Records with modeling code:
'''

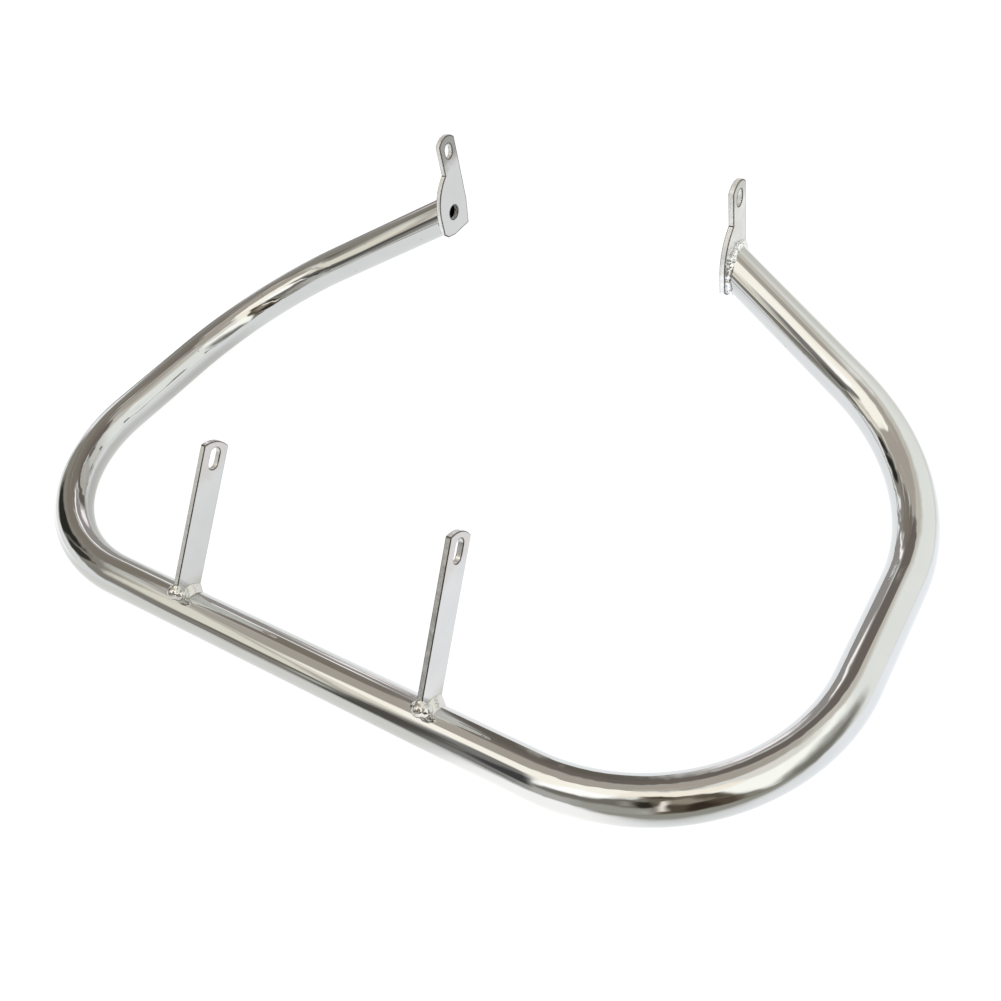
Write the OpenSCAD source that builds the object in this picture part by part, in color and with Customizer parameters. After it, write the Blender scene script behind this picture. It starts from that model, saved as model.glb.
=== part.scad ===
// Motorcycle crash bars: one bent round tube with two end plates and two slotted straps welded to it.
// Millimetres. The part lies on its lower loop: X runs across, Y runs from the lower straight to the
// end plates, Z is up. The origin is on the floor, under the middle of the part.

/* [Tube] */
// Outer diameter of the tube
tube_d = 32; // [24:1:40]
// Wall thickness of the tube
tube_wall = 2; // [1.5:0.5:4]
// Centre-line width of the loop that lies on the floor
loop_w = 689; // [560:1:820]
// From the lower straight to the corner where each arm turns in, centre lines
side_reach = 341; // [320:1:420]
// Centre-line radius of the two lower corner bends
corner_bend_r = 150; // [100:1:180]
// Centre-line radius of the two arm bends
arm_bend_r = 153; // [100:1:180]
// How far each arm turns in from the side straight, degrees
arm_turn = 68.4; // [60:0.2:76]
// How far each arm bend is tipped up from the floor, degrees
arm_lift = 23.2; // [14:0.2:32]

/* [End plates] */
// Clear distance between the two end plates
plate_gap = 272.6; // [200:0.2:320]
// Thickness of an end plate
plate_t = 4.5; // [3:0.5:8]
// How far a plate's front edge stands out past the tube's radius
front_lip = 6; // [4:0.5:10]
// How far a plate's back edge stands out past the tube's radius
back_lip = 3.3; // [3:0.1:8]
// How far a plate's lower edge stands out past the tube's radius
foot_lip = 2.3; // [2:0.1:8]
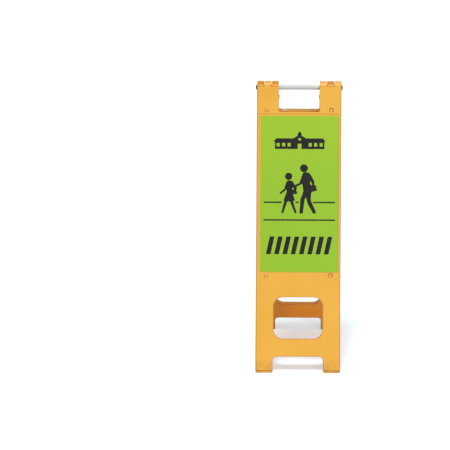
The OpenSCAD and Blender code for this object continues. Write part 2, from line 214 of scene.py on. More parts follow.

'''

PROBLEM STATEMENT
State how many lines of the listing above hold the word "this", with nothing but the number.

EXERCISE OUTPUT
2